*What you are asked to do*:
Using the listing below, set down each line from the line containing "rightFrame, [block, neighbour])));" through the line containing "bpy.context.scene.collection.objects.link(empty)", both ends included, exactly and with nothing added.

*Recorded data*:

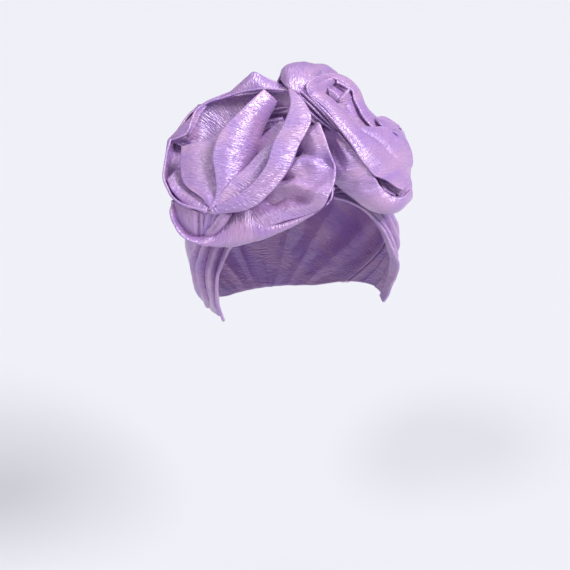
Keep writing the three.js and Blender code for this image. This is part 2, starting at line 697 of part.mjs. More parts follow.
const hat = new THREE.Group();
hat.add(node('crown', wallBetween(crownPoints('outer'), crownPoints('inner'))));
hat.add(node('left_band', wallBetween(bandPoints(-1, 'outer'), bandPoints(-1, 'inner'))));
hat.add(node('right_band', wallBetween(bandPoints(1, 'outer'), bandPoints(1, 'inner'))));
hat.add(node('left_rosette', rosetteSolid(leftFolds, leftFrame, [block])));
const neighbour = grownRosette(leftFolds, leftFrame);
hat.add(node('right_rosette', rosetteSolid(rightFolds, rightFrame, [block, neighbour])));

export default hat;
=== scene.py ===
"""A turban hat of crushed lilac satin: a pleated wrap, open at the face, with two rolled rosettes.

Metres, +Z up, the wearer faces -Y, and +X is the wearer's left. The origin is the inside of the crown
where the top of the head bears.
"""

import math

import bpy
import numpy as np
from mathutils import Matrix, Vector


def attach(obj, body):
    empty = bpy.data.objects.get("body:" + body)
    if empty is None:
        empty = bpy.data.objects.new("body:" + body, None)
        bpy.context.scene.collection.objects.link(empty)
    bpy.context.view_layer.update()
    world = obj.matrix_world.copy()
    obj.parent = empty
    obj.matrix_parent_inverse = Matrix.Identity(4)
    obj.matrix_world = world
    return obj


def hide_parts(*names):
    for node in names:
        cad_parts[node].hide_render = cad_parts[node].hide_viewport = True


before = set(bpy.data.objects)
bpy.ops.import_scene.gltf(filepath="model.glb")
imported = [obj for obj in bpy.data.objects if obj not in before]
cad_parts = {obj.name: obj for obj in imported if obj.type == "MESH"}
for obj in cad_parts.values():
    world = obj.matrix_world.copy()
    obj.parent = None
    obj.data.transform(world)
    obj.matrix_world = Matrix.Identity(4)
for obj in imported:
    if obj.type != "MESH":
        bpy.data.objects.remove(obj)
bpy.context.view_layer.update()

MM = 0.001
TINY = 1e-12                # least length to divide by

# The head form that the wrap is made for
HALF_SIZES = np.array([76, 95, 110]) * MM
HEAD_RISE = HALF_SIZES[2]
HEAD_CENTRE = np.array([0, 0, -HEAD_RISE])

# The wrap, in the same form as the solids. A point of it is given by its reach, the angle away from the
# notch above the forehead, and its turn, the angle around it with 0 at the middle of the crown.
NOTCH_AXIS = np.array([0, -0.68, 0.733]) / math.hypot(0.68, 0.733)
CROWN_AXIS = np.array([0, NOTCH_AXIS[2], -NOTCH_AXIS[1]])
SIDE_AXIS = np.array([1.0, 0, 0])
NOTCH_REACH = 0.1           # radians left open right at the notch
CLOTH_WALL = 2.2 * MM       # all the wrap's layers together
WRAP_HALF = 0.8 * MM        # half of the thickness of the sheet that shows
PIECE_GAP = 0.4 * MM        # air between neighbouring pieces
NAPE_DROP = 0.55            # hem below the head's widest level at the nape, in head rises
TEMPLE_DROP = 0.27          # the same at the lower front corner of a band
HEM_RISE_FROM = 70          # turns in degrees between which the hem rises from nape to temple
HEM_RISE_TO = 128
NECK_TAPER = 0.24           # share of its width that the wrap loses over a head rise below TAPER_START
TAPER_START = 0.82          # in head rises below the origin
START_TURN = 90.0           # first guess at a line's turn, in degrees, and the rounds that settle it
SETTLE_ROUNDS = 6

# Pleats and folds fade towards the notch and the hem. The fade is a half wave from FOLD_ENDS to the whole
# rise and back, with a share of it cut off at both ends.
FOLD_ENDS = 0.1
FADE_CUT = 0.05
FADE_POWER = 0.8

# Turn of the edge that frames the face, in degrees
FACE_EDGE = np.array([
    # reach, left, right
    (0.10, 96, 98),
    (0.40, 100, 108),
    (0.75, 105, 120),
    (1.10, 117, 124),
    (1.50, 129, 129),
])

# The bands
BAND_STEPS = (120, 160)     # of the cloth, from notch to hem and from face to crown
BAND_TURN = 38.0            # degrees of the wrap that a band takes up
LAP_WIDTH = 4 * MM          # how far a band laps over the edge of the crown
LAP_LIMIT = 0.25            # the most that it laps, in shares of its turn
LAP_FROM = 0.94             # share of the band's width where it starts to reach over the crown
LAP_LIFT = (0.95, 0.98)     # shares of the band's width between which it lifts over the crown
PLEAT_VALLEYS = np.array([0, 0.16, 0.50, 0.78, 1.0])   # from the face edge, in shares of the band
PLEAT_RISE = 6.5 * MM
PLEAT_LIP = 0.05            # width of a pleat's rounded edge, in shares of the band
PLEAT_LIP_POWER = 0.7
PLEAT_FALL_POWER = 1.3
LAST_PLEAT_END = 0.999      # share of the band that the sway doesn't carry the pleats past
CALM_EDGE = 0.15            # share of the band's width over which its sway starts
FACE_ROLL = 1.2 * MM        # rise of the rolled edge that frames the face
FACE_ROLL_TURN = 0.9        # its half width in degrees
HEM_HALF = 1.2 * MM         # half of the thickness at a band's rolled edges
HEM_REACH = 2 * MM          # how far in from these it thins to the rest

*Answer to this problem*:
hat.add(node('right_rosette', rosetteSolid(rightFolds, rightFrame, [block, neighbour])));

export default hat;
=== scene.py ===
"""A turban hat of crushed lilac satin: a pleated wrap, open at the face, with two rolled rosettes.

Metres, +Z up, the wearer faces -Y, and +X is the wearer's left. The origin is the inside of the crown
where the top of the head bears.
"""

import math

import bpy
import numpy as np
from mathutils import Matrix, Vector


def attach(obj, body):
    empty = bpy.data.objects.get("body:" + body)
    if empty is None:
        empty = bpy.data.objects.new("body:" + body, None)
        bpy.context.scene.collection.objects.link(empty)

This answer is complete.